Three men were executed by firing squad.

"After waiting in vain for the hanging the crowd slowly melted away while disappointment was plainly visible upon the faces of many of the natives."

The diary starts with the battalion leaving England from Southampton water on October 29, 1914, its strength being 30 officers and 805 men.

On their arrival back in Britain, finding that the plan was to send them to France without leave, Garrett sent a letter to the War Office pointing out they had been away for nearly three years, they had had no mail for six months "and were not aware whether our relatives were alive or dead," although Garrett did in fact know his own father had died the previous April.

However, officialdom was obdurate and the original orders stood.

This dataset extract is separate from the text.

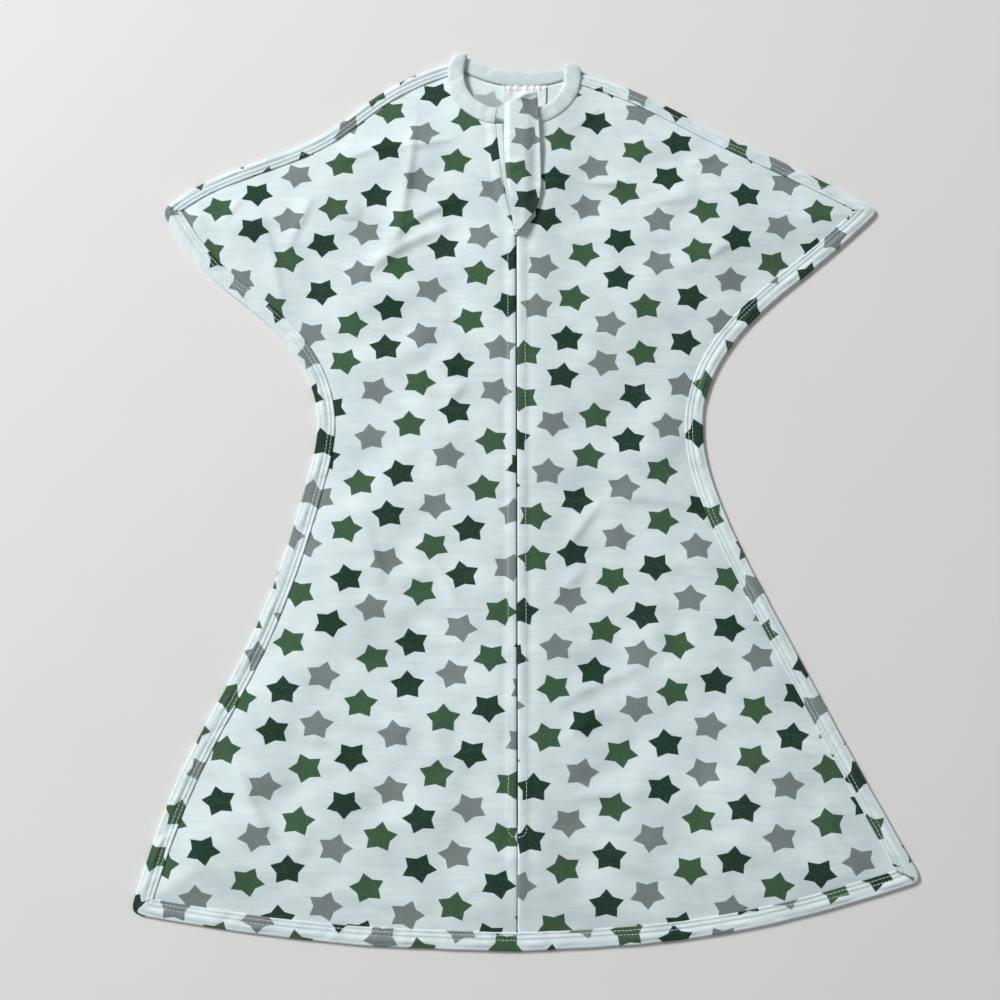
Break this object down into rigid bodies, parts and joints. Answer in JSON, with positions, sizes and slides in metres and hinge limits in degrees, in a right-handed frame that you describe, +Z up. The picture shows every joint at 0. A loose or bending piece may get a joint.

"I announced the decision to the battalion, who accepted it with the fine spirit which has so marked the whole conduct of the battalion," he writes.

Garrett continued to command 4KSLI in action on the Western Front, but stepped down in March 1918 as he went on leave to England to recover from being gassed the previous year. Sadly his wife had died while he was in France.

He became a Deputy Lieutenant for Shropshire in 1923 and emigrated to Natal in 1928, aged 60, with his second wife and bought a farm. He returned to Britain in 1939 and joined the Home Guard, commanding a platoon in South Truro.

Garrett died of a heart attack in 1942.

Presumably the diary was passed on, because a note with it says that it was "found amongst the effects of the late Major A.C.L.D. Lees, KSLI, and presented to the Regiment by his widow Mrs M.P. Lees, of Hinstock Court, Market Drayton, Nov. 1964."

Another note is a rejection slip from a publisher, addressed to Lt Col S.J. Furness of the 5th Battalion The Light Infantry (Volunteers) at Coleham Drill Hall. Dated July 10, 1978, the letter from William Blackwood & Sons publishers says that the diary is "rather too specialised" for their purposes, and returns the typescript.